» **OBJECTIVE**: Repeat everything in the material exactly.

-- Begin RECORDS SUPPLIED --

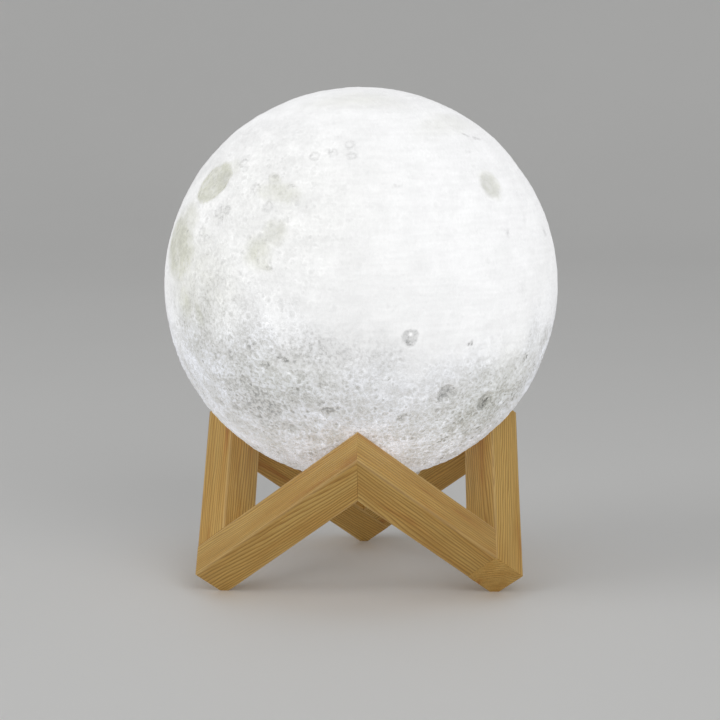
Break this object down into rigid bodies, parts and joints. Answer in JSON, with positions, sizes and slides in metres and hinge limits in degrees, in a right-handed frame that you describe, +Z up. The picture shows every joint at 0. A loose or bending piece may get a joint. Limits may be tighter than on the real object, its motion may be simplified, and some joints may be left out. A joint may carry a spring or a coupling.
{
  "type": "moon lamp",
  "caption": "Table lamp: a printed moon globe, lit from inside, resting loose in a cradle of mitred wooden rails.",
  "frame": {"origin": "on the surface that the stand rests on, under the globe's centre", "axes": "+Z up; -Y is the front, with one pair of rails square to it; +X is to the right seen from the front"},
  "size_m": [0.15, 0.15, 0.1875],
  "materials": {
    "moon_print": "printed shell, matt, fine print lines, glows when lit",
    "pine": "planed pale softwood, light satin",
    "dowel_wood": "plain turned hardwood",
    "white_housing": "moulded, fine texture",
    "button_plastic": "moulded, satin",
    "black_plastic": "moulded, matt",
    "circuit_board": "green solder resist, satin",
    "light_board": "white solder resist on a metal core",
    "chip_black": "moulded chip package",
    "screw_steel": "zinc-plated",
    "contact_metal": "bright",
    "clear_plastic": "clear moulded plug",
    "cell_wrap": "foil pouch",
    "foam": "closed-cell foam",
    "red_lead": "insulation",
    "black_lead": "insulation",
    "white_lead": "insulation",
    "cool_led": "pale phosphor under clear resin",
    "warm_led": "amber phosphor under clear resin",
    "indicator": "small lamp package"
  },
  "bodies": {
    "stand": {"rail_front_left": "pine", "rail_front_right": "pine", "rail_right_front": "pine", "rail_right_back": "pine", "rail_left_back": "pine", "rail_left_front": "pine", "apex_dowels": "dowel_wood", "foot_dowels": "dowel_wood"},
    "globe": {"moon_shell": "moon_print", "light_housing": "white_housing", "housing_lid": "white_housing", "lid_screws": "screw_steel", "control_board": "circuit_board", "board_screws": "screw_steel", "charge_controller": "chip_black", "dimmer_controller": "chip_black", "indicator_led": "indicator", "charge_jack": "black_plastic", "jack_pin": "contact_metal", "switch_body": "black_plastic", "light_pipe": "clear_plastic", "battery_cell": "cell_wrap", "battery_pad": "foam", "battery_lead_red": "red_lead", "battery_lead_black": "black_lead", "led_leads": "white_lead", "led_board": "light_board", "led_board_screws": "screw_steel", "cool_white_leds": "cool_led", "warm_white_leds": "warm_led"},
    "button": {"power_button": "button_plastic", "switch_plunger": "black_plastic"}
  },
  "joints": [
    {"name": "globe_lift", "type": "slide", "parent": "stand", "child": "globe", "axis": [0, 0, 1], "range_m": [0, 0.09]},
    {"name": "power_button_press", "type": "slide", "parent": "globe", "child": "button", "axis": [0, 0, 1], "range_m": [0, 0.0005], "stiffness_N_per_m": 3000}
  ]
}
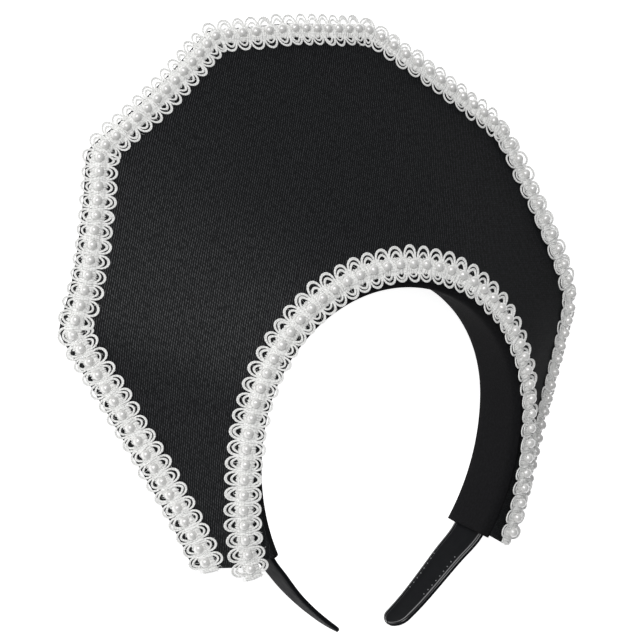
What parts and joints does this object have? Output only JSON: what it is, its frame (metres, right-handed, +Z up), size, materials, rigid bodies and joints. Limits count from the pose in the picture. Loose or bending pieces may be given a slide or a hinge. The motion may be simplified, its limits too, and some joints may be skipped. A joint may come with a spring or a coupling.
{
  "type": "fan-shaped crown headpiece on a headband",
  "caption": "Stiff cloth-covered fan headpiece on a plastic headband, edged along its rim and head arch with pearl braid.",
  "frame": {"origin": "middle of the floor that it lies on, under the middle of its outer box, with the fan's top corners and the headband's tips on the floor", "axes": "+Z up out of the floor, out of the fan's face; +Y along the floor towards the fan's top rim, -Y towards the headband's tips; +X towards the wearer's left. Seen worn, up is mostly +Y and the back of the head is mostly -Z"},
  "size_m": [0.2423, 0.245, 0.0695],
  "materials": {
    "band_plastic": "glossy black moulded plastic",
    "cover_cloth": "plain black cloth, matt",
    "fan_cloth": "black fine twill, matt with a faint sheen",
    "pearl_braid": "white fuzzy braid with satin white pearls"
  },
  "bodies": {
    "root": {"headband": "band_plastic", "band_cover": "cover_cloth", "fan_panel": "fan_cloth", "outer_pearl_braid": "pearl_braid", "arch_pearl_braid": "pearl_braid"}
  },
  "joints": []
}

-- End RECORDS SUPPLIED --

» **EXERCISE OUTPUT**:
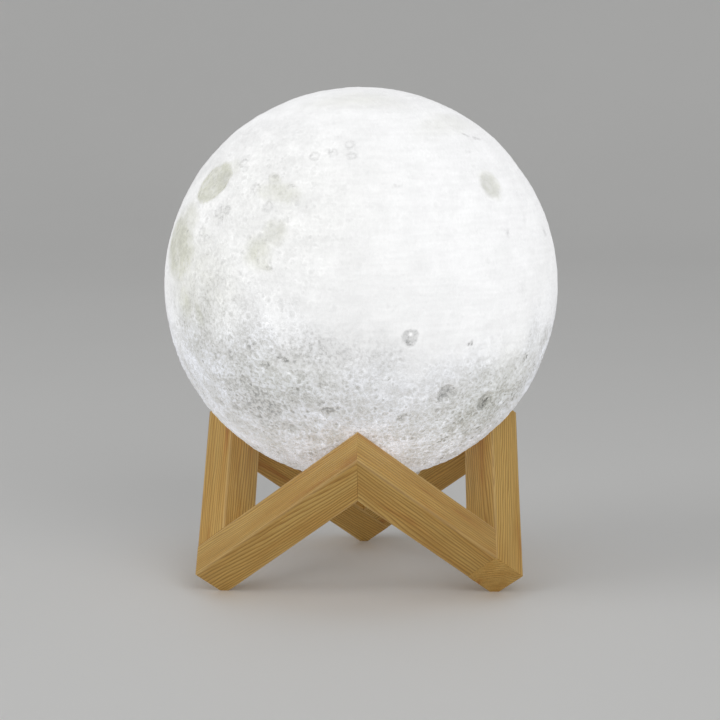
Break this object down into rigid bodies, parts and joints. Answer in JSON, with positions, sizes and slides in metres and hinge limits in degrees, in a right-handed frame that you describe, +Z up. The picture shows every joint at 0. A loose or bending piece may get a joint. Limits may be tighter than on the real object, its motion may be simplified, and some joints may be left out. A joint may carry a spring or a coupling.
{
  "type": "moon lamp",
  "caption": "Table lamp: a printed moon globe, lit from inside, resting loose in a cradle of mitred wooden rails.",
  "frame": {"origin": "on the surface that the stand rests on, under the globe's centre", "axes": "+Z up; -Y is the front, with one pair of rails square to it; +X is to the right seen from the front"},
  "size_m": [0.15, 0.15, 0.1875],
  "materials": {
    "moon_print": "printed shell, matt, fine print lines, glows when lit",
    "pine": "planed pale softwood, light satin",
    "dowel_wood": "plain turned hardwood",
    "white_housing": "moulded, fine texture",
    "button_plastic": "moulded, satin",
    "black_plastic": "moulded, matt",
    "circuit_board": "green solder resist, satin",
    "light_board": "white solder resist on a metal core",
    "chip_black": "moulded chip package",
    "screw_steel": "zinc-plated",
    "contact_metal": "bright",
    "clear_plastic": "clear moulded plug",
    "cell_wrap": "foil pouch",
    "foam": "closed-cell foam",
    "red_lead": "insulation",
    "black_lead": "insulation",
    "white_lead": "insulation",
    "cool_led": "pale phosphor under clear resin",
    "warm_led": "amber phosphor under clear resin",
    "indicator": "small lamp package"
  },
  "bodies": {
    "stand": {"rail_front_left": "pine", "rail_front_right": "pine", "rail_right_front": "pine", "rail_right_back": "pine", "rail_left_back": "pine", "rail_left_front": "pine", "apex_dowels": "dowel_wood", "foot_dowels": "dowel_wood"},
    "globe": {"moon_shell": "moon_print", "light_housing": "white_housing", "housing_lid": "white_housing", "lid_screws": "screw_steel", "control_board": "circuit_board", "board_screws": "screw_steel", "charge_controller": "chip_black", "dimmer_controller": "chip_black", "indicator_led": "indicator", "charge_jack": "black_plastic", "jack_pin": "contact_metal", "switch_body": "black_plastic", "light_pipe": "clear_plastic", "battery_cell": "cell_wrap", "battery_pad": "foam", "battery_lead_red": "red_lead", "battery_lead_black": "black_lead", "led_leads": "white_lead", "led_board": "light_board", "led_board_screws": "screw_steel", "cool_white_leds": "cool_led", "warm_white_leds": "warm_led"},
    "button": {"power_button": "button_plastic", "switch_plunger": "black_plastic"}
  },
  "joints": [
    {"name": "globe_lift", "type": "slide", "parent": "stand", "child": "globe", "axis": [0, 0, 1], "range_m": [0, 0.09]},
    {"name": "power_button_press", "type": "slide", "parent": "globe", "child": "button", "axis": [0, 0, 1], "range_m": [0, 0.0005], "stiffness_N_per_m": 3000}
  ]
}
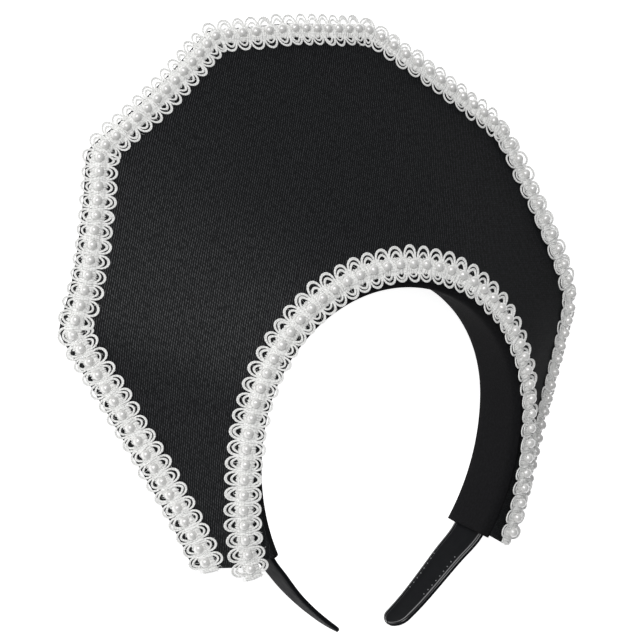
What parts and joints does this object have? Output only JSON: what it is, its frame (metres, right-handed, +Z up), size, materials, rigid bodies and joints. Limits count from the pose in the picture. Loose or bending pieces may be given a slide or a hinge. The motion may be simplified, its limits too, and some joints may be skipped. A joint may come with a spring or a coupling.
{
  "type": "fan-shaped crown headpiece on a headband",
  "caption": "Stiff cloth-covered fan headpiece on a plastic headband, edged along its rim and head arch with pearl braid.",
  "frame": {"origin": "middle of the floor that it lies on, under the middle of its outer box, with the fan's top corners and the headband's tips on the floor", "axes": "+Z up out of the floor, out of the fan's face; +Y along the floor towards the fan's top rim, -Y towards the headband's tips; +X towards the wearer's left. Seen worn, up is mostly +Y and the back of the head is mostly -Z"},
  "size_m": [0.2423, 0.245, 0.0695],
  "materials": {
    "band_plastic": "glossy black moulded plastic",
    "cover_cloth": "plain black cloth, matt",
    "fan_cloth": "black fine twill, matt with a faint sheen",
    "pearl_braid": "white fuzzy braid with satin white pearls"
  },
  "bodies": {
    "root": {"headband": "band_plastic", "band_cover": "cover_cloth", "fan_panel": "fan_cloth", "outer_pearl_braid": "pearl_braid", "arch_pearl_braid": "pearl_braid"}
  },
  "joints": []
}